DIRECTIVE
Go through the lines below and copy each one that holds the string "Write".

MATERIAL PROVIDED
-- Begin --
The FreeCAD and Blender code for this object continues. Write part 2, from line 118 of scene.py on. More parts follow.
-- End --
-- Begin --
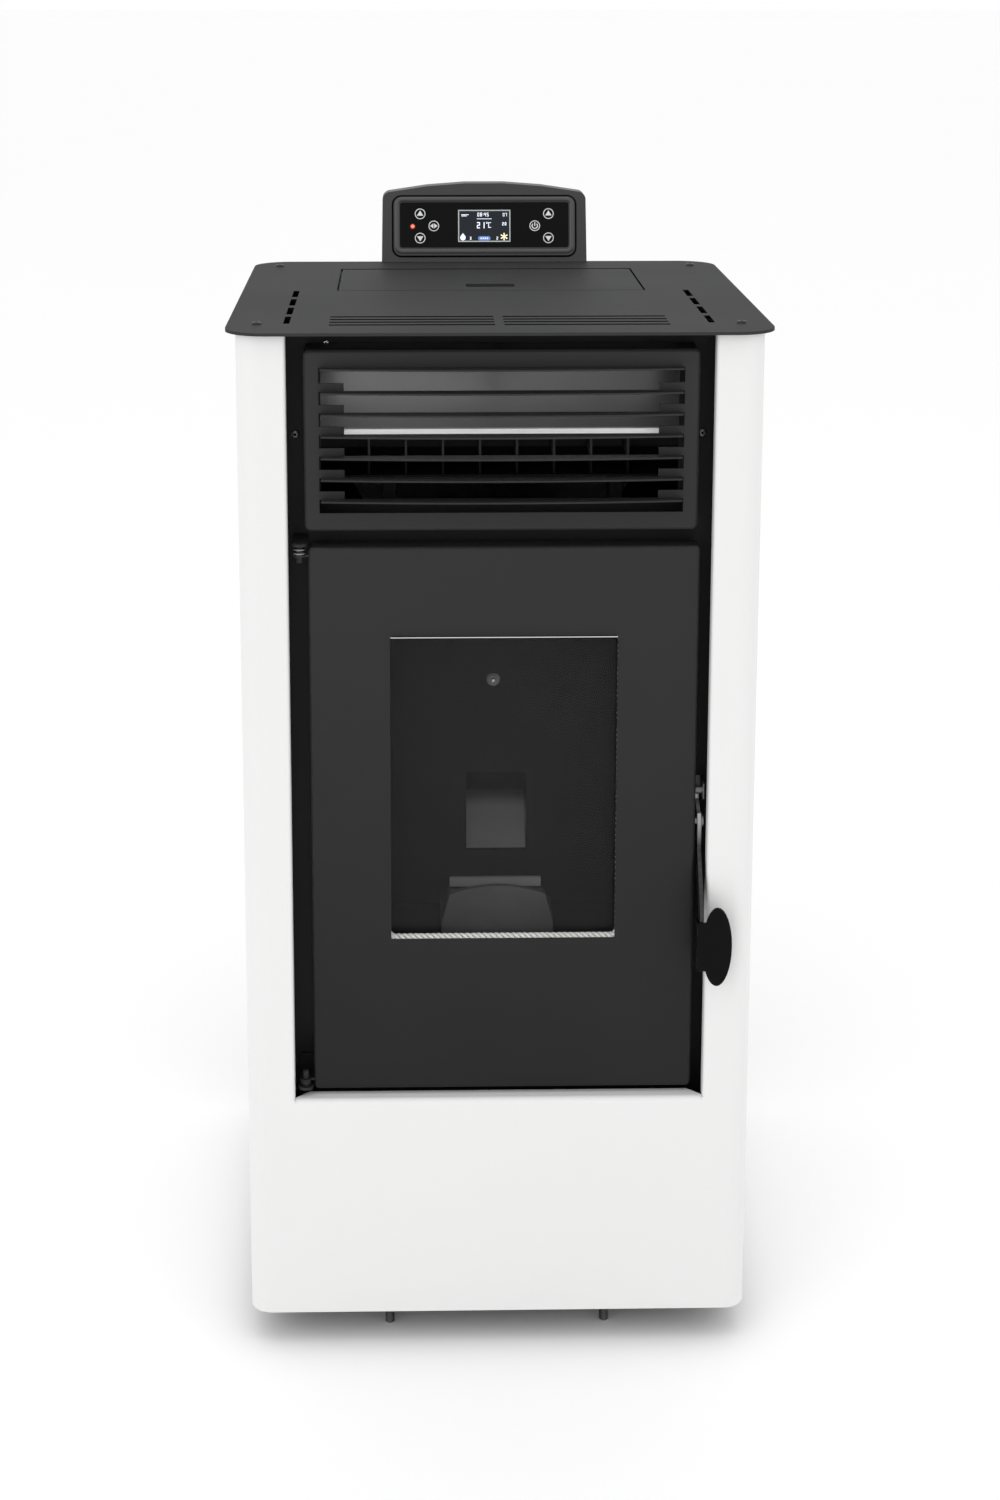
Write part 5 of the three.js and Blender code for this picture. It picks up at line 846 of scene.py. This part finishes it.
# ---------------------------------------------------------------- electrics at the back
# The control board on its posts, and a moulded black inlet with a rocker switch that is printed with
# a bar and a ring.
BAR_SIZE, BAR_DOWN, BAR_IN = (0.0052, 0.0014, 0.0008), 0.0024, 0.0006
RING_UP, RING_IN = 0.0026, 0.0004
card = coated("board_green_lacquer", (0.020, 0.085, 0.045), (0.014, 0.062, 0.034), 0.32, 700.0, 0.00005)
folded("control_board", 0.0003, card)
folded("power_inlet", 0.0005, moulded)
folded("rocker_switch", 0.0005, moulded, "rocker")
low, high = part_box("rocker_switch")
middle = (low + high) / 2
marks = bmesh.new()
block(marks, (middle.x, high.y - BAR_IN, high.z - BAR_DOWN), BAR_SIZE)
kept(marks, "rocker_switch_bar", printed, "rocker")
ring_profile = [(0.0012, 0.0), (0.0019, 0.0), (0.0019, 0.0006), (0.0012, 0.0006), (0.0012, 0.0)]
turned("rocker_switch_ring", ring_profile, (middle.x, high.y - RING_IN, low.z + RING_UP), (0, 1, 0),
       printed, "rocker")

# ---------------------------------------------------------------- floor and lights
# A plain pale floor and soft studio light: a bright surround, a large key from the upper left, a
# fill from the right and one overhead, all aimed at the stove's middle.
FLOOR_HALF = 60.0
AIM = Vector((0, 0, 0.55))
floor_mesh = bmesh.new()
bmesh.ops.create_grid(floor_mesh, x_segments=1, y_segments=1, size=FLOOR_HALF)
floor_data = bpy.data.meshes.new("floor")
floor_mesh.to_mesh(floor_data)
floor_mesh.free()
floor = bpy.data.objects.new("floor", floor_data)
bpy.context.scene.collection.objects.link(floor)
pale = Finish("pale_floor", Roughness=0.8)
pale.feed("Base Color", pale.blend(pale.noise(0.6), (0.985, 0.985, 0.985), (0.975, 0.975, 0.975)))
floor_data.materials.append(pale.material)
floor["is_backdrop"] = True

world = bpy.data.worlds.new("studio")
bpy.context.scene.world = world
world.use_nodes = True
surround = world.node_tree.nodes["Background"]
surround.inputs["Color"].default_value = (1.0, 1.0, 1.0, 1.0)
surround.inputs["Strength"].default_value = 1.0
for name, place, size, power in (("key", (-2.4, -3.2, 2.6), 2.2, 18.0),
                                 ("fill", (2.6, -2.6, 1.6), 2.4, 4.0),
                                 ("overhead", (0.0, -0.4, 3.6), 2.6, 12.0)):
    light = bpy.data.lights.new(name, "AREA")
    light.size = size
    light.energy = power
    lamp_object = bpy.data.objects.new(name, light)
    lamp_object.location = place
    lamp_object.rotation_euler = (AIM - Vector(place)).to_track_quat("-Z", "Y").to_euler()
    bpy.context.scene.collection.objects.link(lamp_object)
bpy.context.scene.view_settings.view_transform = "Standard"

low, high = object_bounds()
-- End --
EXERCISE ANSWER
The FreeCAD and Blender code for this object continues. Write part 2, from line 118 of scene.py on. More parts follow.
Write part 5 of the three.js and Blender code for this picture. It picks up at line 846 of scene.py. This part finishes it.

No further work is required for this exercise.